His well-considered and balanced maiden Board of the NNPC Limited has influential politician, shrewd businessman and budding egghead, Senator Ifeanyi Godwin Araraume as chairman while Mele Kolo Kyari and Umar I. Ajiya are Chief Executive Officer (CEO) and Chief Financial Officer (CFO) respectively. Other members of the Board, as approved by the President, are Dr Tajudeen Umar (North-East), Mrs Lami O. Ahmed (North-Central), Mallam Mohammed Lawal (North-West), Senator Margery Chuba Okadigbo (South-East), Barrister Constance Harry Marshal (South-South), and Chief Pius Akinyelure (South-West).
Apart from Araraume, Margery Okadigbo and Constance Harry Marshal who are new entrants, the others metamorphosed from the old into the new Board of the NNPC Limited. It is noteworthy that there is adequate female gender representation in the new Board. Perhaps, the most significant of these appointments, in a season of partisan frenzy, is that of Araraume from Imo State, Southeast Nigeria, a zone that always complains of marginalization in the scheme of things, including appointments into vital positions and management of strategic national assets. His appointment therefore has the inherent potentialities of assuaging the never-ending feeling of marginalization by the zone. To boot, the zone also has as a member of the Board, to wit: Margery Okadigbo, wife of the late flamboyant and intellectual politician, Senator Chuba Okadigbo, PhD, from Anambra State. Araraume’s prime appointment is therefore a significant response to the feeling of marginalization by the Southeast zone. Besides, it satisfies the basic parameters of quality, soundness, suitability and, perhaps, political net worth, sagacity and knowledge that circumscribe consideration for the position of Board chairman.
Without a doubt, Araraume robustly fits into the above parameters, thus enabling the much-needed presidential validation. Besides, the appointments of Araraume and Okadigbo are fundamentally confirmatory of President Buhari’s predisposition, more than ever before, to reassure the Southeast zone that it is a significant and cherished part of the Nigerian federation.

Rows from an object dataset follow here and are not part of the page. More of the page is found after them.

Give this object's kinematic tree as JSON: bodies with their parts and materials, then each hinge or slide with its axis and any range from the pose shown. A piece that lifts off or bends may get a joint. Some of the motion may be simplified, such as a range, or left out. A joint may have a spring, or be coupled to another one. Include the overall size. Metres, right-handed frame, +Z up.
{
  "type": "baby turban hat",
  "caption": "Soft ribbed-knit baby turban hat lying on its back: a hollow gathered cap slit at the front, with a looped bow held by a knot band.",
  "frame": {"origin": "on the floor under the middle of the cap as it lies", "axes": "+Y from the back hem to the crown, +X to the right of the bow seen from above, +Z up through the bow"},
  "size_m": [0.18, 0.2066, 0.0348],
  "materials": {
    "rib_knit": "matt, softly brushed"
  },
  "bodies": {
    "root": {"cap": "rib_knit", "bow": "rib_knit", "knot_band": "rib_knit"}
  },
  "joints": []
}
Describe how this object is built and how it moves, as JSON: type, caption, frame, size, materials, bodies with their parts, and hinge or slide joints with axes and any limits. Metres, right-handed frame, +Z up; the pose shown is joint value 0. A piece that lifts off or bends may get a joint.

For naysayers who are either ignorant or deliberately mischievous, the only thing they have decided to do, amid celebrations of Araraume’s appointment by many appreciative Igbo people, is to turn themselves into wet blankets or spoilsports by being purveyors of salacious narratives intended to diminish the magnitude of Araraume’s qualification for the chair of the Board and by extension President Buhari’s sense of judgment and appropriateness of the choice. This is sidestepping the real issues.
But Nigerians are not ignorant of the devices of naysayers in a situation like this, which is the reason many see the crux of the criticisms by some oppositional elements, either acting by themselves or as proxies or even as executors of briefs by their paymasters, that President Buhari appointed a supermarket manager as NNPC Board chairman as outlandishly pedestrian. A simple task of google searching Araraume’s profile on the internet will summon Wikipedia to the rescue. It is a loaded profile, which captures the academic, business and political trajectories of the 62-year-old “gladiator”.
On the academic front, he is a graduate of Business Administration from Liberty University in Lynchburg, Virginia; he also holds a Masters of Science (M. Sc.) degree in International Relations from the University Benin; and, he is rounding off his PhD at the Nile University in Abuja. In the business arena, he is a restless business investor (Exclusive Stores and Supermarkets spread across a number of states in Nigeria, is just one of his numerous business investments); and, on the political terrain, he is a gladiator in the local and/or grassroots politics of Imo State, where he had supported and keeps supporting people into offices. He had won election into the Senate in 1999 to represent Imo North and was re-elected in 2003 for another term that ended in 2007 when he threw his hat in the ring for the governorship seat, which he was going to win but for the shenanigans of the then incumbent President Olusegun Obasanjo who openly worked against him in a brazen anti-party manner by supporting PPA’s Ikedi Ohakim, who eventually won.
But while in the Senate, Araraume had served as the chairman of the Senate Committee on Power and Steel and Vice Chairman of the Senate Committee on Culture and Tourism. He was also Vice Chairman of the Senate Committee on the Niger Delta Development Commission (NDDC); Chairman of Public Hearing Committee for South-West zone on amendments to the 1999 Constitution. He was a member of the National Assembly Joint Constitution Review Committee (JCRC) and Chairman of the Senate Committee on Local and Foreign Debts. He was Chairman of the Southern Senators’ Forum. He was a member of the Committee on Petroleum Upstream and Chairman of the subcommittee on petroleum downstream. Araraume applied himself with equanimity to all the assignments and tasks with which he was saddled.
Additionally, he was a member of the Board of Nigeria Communications Commission (NCC) where he was chairman of the committee on operations of telecoms. He had resigned to from NCC to contest the Imo governorship election in 2019. His political trajectory has been dogged by many challenges that have not diminished his influence and essence. The famous American poet and essayist, Maya Angelou once observed that “nothing can dim the light that shines from within.” Angelou’s insight into existential challenges that confront great men and women in the making succinctly captures Araraume political trajectory.
His place today in the politics of Nigeria is built on the foundation of his education, thriving businesses and formidable political networks. He thus brings to the table, together with other members of the Board, working in tandem with technocrats and experienced staff members of the new NNPC Limited, a sharply focused leadership, commitment and patriotism that ensure accountability, transparency, profitability and prudent governance of the petroleum industry in bolstering the economy in the overarching national interest.